Hemant Desai, commissaire adjoint de la santé et de l’hygiène, se souvient qu’« à cette époque, le Bharatiya Janata Party (BJP) avait remporté 98 des 99 sièges au sein de la municipalité, donc il n’y avait pas d’opposition. Les gens savaient que ces mesures étaient décidées pour leur bien, ils ont coopéré ». Grâce à ce rare esprit de consensus, une série de changements du système ont pu être pensés en presque une nuit.


Les mesures prises pour responsabiliser la ville en matière d’hygiène ont tellement bien été accueillies par les habitants que chaque citoyen nettoie même un tronçon de sa rue chaque jour. Des camions-poubelles (modernes) assurent un ramassage quotidien devant chaque habitation et les convoient vers un centre de transfert local avant d’être envoyés à un centre de tri. Avant, des espèces de vélos-chariots (sans coffre pour enfermer les déchets) passaient de temps en temps dans les rues où le tri se faisait sur le bord de la route, histoire d’alimenter le commerce local du recyclage.


Un système de suivi précis et informatisé


Dans les stations de transfert de chaque zone, 240 camions de la ville déchargent entre 800 et 1 200 kg de déchets à trier, et environ 10 tonnes qui iront à la décharge. Comme il s’agit d’une sous-traitance, les entreprises sont rémunérées à la tonne – d’où le système de pesage de chacun des centres.
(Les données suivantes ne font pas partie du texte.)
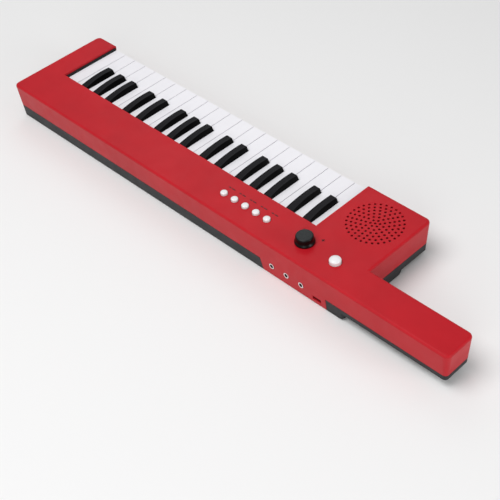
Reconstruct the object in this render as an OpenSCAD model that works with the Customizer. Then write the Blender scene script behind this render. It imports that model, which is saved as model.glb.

Un système de subventions a également été mis en place pour les zones les plus riches. Elles offrent à 600 habitations ou sociétés de bénéficier de leur propre système d’assainissement.


L’ensemble du système est informatisé afin d’assurer un suivi précis en temps réel à travers lequel les plaintes des résidents sont immédiatement portées à la connaissance des responsables de la ville, à charge pour eux de missionner des agents en charge de l’hygiène (et habilités à verbaliser), de sanctionner les individus ou entreprises qui déversent leurs ordures dans la rue ou sur le bord des routes.


Il aura fallu chercher les failles juridiques pour pouvoir mettre en place ce système de verbalisation. Le service d’assainissement appelle les amendes « frais administratifs » parce qu’il n’est pas légalement habilité à en émettre. Les agents du service d’assainissement recueillent environ 400 000 dollars par an grâce à ces « frais ».


L’industrie du textile, bête noire de ce « grand nettoyage »


En 2010, Surate est passée de la seconde à la troisième place dans le classement des villes les plus propres d’Inde. Le Conseil de contrôle de la pollution de Gujarat a souligné que l’industrie du textile n’a pas réussi à limiter sa pollution industrielle, du moins, pas aussi bien que les éboueurs sont parvenus au nettoyage des rues.


Même si la situation n’est pas tout à fait parfaite, la ville apparaît vraiment plus « propre ». Hemant Desai souligne que la transformation de Surate a inspiré d’autres villes comme Lucknow et Pune qui étudient à leur tour un système de collecte des ordures.


Comme la population de la ville a doublé au cours de ces dix dernières années, les nouveaux résidents ont eu le droit au moins à un rappel chacun concernant les avantages de l’hygiène.


Reloger la population des taudis


Lorsqu’une terrible inondation a frappé la ville en 2006, le système d’assainissement de Surate a prouvé son efficacité : les agents en charge du nettoyage de la ville ont déblayé plus de 300 000 tonnes d’ordures et de débris en moins d’un mois. Le successeur de Rao, S. Apama, a décidé de tirer profit de la catastrophe. Il a délocalisé des milliers d’habitants qui vivaient dans des taudis à proximité de barrages de fortune en les relogeant dans des logements décents à très faible loyer. Par la même occasion, il a fait reconstruire les barrages. Le tout rendu possible grâce au financement de la JNNURM (Mission nationale pour le renouvellement urbain de Jawaharlal).


Yadav constate avec enthousiasme que « nous avons eu la chance d’avoir des officiers et des agents vraiment partants pour un tel développement ».


C’est peut-être une leçon pour l’Inde, aussi douce et amère soit-elle. Désormais, le gouvernement se penche davantage sur ces mesures d’hygiène, mais rien ne sera possible sans l’implication et le travail de chacun.